A.R : Au début, on a parlé avec Téchiné d'un motif obsédant qui pouvait l'aider à déceler la beauté, montrer l'intelligence et l'ouverture d'esprit de Muriel (Deneuve) et montrer l'idéal romantique chez les jeunes, montrer tout ce qu'il y a d'humain dans leur déshumanisation. L'ouverture du film est très nébuleuse et inquiétante, et le propos était d'aller vers une musique de fin plus lumineuse et minimaliste à la fois.

La musique est parcimonieuse, quel a été le travail sur cet emplacement judicieux ?

A.R : Comme souvent chez Téchiné, il n'y a pas de musique sous les dialogues, mais quand la musique est là elle a du temps pour s'exprimer et elle est signifiante. Si elle ne dit pas quelque chose on l'enlève. La musique est donc là pour montrer le chemin de Muriel et celui de la radicalisation des enfants ainsi que cette recherche de beauté. On essaye de montrer ce qu'il y a de beau là-dedans sans apporter de jugement.

On peut parler d'un espoir en train de la musique ?

A.R : En effet, il y a quelque chose de fantastique aussi. C'est l'histoire de deux gamins qui cherchent un nouvel enracinement, il y a donc un aspect un peu maléfique. Notamment avec ce générique de début qui montre une éclipse, le passage de la nuit au jour.

La musique ne les condamne pas, sans rendre pour autant leur projet positif...

A.R : Pas du tout, c'était de montrer qu'ils restent des êtres humains qui ont sombré dans quelque chose bien évidemment Inacceptable mais ils y trouvent des raisons, quelque chose qu'ils ont perdu en France, un nouvel enracinement.

L'idée était-elle d'épouser leur point de vue quelque part ?

A.R : Totalement, d'être avec eux dans leur vérité à eux, et de ne pas avoir un jugement condescendant au-dessus. C'est aussi le propos d'un homme de l'âge d'André Téchiné, qui est aussi celui de Catherine Deneuve dans le film, donc c'est le regard de leur génération sur une jeunesse qui se déshumanise.

Quel réalisateur Téchiné est-il sur ce film là pour un compositeur ?

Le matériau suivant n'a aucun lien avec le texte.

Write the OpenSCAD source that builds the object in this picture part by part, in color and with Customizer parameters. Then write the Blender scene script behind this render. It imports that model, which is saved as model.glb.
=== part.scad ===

A.R : Il offre un cadre très précis, dans lequel on est très libre de faire ce qu'on veut. Il n'a pas été directif dans l'instrumentation ni dans l'orchestration, je sais juste qu'il n'aime pas le piano, ni les mélodies trop insistantes. On est surtout libre de ne pas être d'accord avec lui éventuellement. Il aime qu'on lui propose autre chose. On dépasse les choses auquel il avais pensé. Au pire, il n'aime pas, mais il est toujours content d'avoir essayé autre chose, de sortir de sa zone de confort. C'est agréable évidemment ! J'ai composé pour des endroits précis, on a aussi pu enlever des choses pour voir si ça fonctionnait sans, et ensuite je lui ai suggéré d'en ajouter à d'autres endroits. Il avait quand même une idée assez précise de ce que la musique pouvait apporter sur son film. C'est ce qu'on demande à un metteur en scène, de savoir ce qu'il attend de nous et ce que la musique peut apporter à sa mise en scène. J'aime être guidé, je ne suis pas au cinéma pour avoir une Carte Blanche, surtout pour quelqu'un de ce talent-là !

Utilise-t-il des musiques références ?

A.R : Il avait juste en tête un thème de Max Richter, un petit motif répétitif. C'était la seule chose qu'il m'a faite écouter.

Ce que vous faites pour Téchiné est très différent de ce que vous faites en dehors...

A.R : C'est vrai, mais curieusement c'est cette musique qui m'est le plus naturelle, cette musique que je ferais le plus naturellement si je devais faire quelque chose pour moi. C'est un cinéma que je crois bien comprendre. Il y a quelque chose d'assez naturelle dans la collaboration.

Votre prochain film ?

A.R : "Les Hirondelles de Kaboul" de Zabou Breitman et  Eléa Gobbé Mévellec (Présenté à Un Certain Regard, Cannes 2019).